> _TASK PROMPT_
Of the lines listed below, return exactly those that run from the line containing "Reconstruct the object" through the line containing "front_boss_edge = 1.0", both included.
● ● ● ● ● ● ●
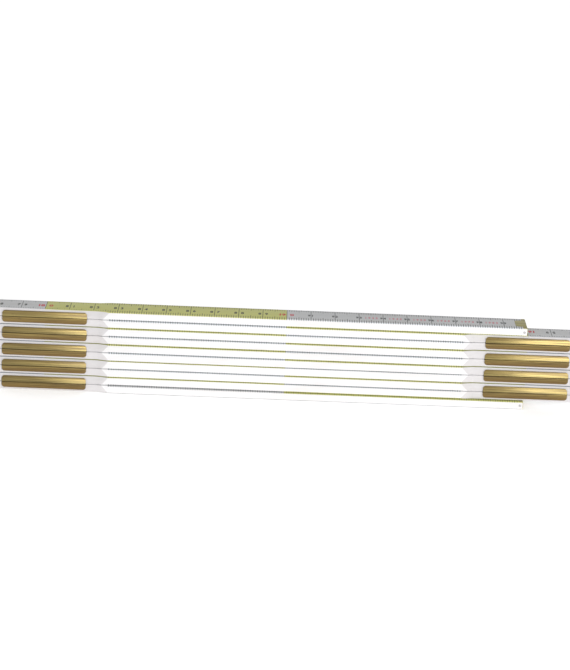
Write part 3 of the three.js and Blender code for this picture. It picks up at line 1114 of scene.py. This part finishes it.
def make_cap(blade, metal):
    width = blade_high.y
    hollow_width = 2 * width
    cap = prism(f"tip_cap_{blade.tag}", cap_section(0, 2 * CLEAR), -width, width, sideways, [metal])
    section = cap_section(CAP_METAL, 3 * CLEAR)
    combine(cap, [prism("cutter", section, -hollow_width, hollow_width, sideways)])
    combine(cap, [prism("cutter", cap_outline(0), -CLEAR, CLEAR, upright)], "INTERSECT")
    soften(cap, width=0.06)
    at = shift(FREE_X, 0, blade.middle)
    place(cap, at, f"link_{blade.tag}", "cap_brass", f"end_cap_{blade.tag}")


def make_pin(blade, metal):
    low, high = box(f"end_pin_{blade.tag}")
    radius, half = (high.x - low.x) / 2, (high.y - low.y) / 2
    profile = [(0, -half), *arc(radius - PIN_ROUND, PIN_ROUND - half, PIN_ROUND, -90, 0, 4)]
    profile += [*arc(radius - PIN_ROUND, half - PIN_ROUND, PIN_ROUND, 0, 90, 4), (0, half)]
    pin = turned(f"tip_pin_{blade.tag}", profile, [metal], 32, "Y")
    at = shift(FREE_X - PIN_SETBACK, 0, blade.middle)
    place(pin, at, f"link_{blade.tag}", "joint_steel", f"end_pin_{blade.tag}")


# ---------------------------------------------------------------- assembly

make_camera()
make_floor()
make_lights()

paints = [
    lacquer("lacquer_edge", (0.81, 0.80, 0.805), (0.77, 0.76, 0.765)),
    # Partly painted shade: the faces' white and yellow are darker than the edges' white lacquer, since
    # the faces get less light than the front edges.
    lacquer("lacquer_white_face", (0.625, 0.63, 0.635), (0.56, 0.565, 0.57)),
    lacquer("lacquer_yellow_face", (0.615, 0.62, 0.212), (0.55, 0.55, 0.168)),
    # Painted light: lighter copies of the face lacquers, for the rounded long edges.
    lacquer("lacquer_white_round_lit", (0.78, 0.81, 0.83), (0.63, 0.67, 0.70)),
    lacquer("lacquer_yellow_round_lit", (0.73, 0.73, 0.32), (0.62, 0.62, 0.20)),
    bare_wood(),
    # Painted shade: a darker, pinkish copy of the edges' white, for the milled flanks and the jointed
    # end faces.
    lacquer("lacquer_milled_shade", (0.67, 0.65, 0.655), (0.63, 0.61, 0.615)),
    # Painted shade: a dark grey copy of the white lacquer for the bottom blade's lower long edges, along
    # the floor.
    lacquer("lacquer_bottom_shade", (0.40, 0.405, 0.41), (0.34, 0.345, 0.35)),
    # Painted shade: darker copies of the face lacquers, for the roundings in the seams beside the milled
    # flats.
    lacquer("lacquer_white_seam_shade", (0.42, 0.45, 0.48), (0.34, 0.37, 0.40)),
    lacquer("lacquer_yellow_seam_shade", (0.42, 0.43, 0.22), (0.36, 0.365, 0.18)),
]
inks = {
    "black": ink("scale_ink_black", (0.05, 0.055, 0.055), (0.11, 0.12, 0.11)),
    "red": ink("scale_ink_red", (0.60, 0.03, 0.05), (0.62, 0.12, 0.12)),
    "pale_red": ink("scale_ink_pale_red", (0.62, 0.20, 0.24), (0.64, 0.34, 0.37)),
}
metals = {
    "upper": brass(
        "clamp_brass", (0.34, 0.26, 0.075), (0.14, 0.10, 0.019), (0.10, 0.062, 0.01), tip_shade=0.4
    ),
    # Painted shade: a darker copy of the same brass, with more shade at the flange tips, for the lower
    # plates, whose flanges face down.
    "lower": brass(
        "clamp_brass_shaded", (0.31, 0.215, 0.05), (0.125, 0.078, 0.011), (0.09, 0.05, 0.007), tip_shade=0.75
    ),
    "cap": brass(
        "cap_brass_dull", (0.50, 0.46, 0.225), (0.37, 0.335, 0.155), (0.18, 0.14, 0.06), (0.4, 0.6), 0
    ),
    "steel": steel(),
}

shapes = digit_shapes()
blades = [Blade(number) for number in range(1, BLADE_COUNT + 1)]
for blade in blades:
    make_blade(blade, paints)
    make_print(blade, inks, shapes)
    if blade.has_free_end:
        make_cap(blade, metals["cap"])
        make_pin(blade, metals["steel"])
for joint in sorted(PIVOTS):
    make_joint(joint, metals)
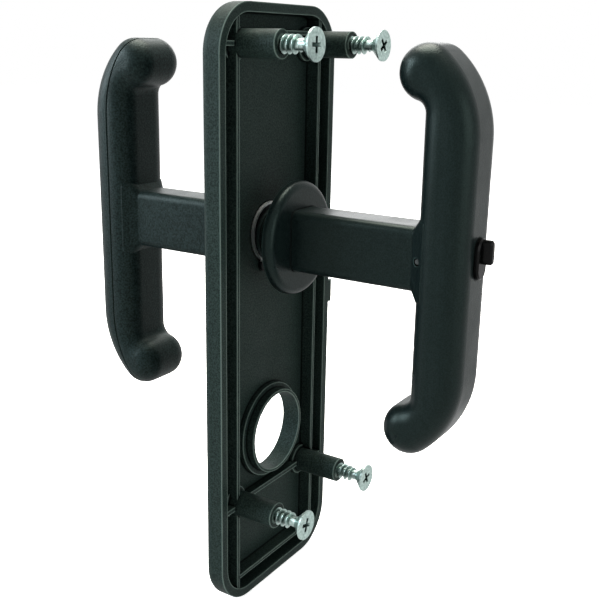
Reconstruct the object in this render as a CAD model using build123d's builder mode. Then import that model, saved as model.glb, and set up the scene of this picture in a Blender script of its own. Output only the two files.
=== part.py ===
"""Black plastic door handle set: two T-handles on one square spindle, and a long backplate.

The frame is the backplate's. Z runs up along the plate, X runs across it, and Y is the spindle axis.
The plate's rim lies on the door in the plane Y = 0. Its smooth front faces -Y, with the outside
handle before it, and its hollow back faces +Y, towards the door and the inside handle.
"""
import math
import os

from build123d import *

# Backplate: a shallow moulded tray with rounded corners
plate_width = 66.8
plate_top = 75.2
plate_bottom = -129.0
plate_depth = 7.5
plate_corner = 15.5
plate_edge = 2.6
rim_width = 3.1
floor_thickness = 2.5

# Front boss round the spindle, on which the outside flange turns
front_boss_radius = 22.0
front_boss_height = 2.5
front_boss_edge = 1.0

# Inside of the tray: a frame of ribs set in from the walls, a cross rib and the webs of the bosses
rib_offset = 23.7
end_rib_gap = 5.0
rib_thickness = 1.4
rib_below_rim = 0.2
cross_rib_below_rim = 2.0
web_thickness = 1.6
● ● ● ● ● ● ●
> _CORRECT OUTPUT_
Reconstruct the object in this render as a CAD model using build123d's builder mode. Then import that model, saved as model.glb, and set up the scene of this picture in a Blender script of its own. Output only the two files.
=== part.py ===
"""Black plastic door handle set: two T-handles on one square spindle, and a long backplate.

The frame is the backplate's. Z runs up along the plate, X runs across it, and Y is the spindle axis.
The plate's rim lies on the door in the plane Y = 0. Its smooth front faces -Y, with the outside
handle before it, and its hollow back faces +Y, towards the door and the inside handle.
"""
import math
import os

from build123d import *

# Backplate: a shallow moulded tray with rounded corners
plate_width = 66.8
plate_top = 75.2
plate_bottom = -129.0
plate_depth = 7.5
plate_corner = 15.5
plate_edge = 2.6
rim_width = 3.1
floor_thickness = 2.5

# Front boss round the spindle, on which the outside flange turns
front_boss_radius = 22.0
front_boss_height = 2.5
front_boss_edge = 1.0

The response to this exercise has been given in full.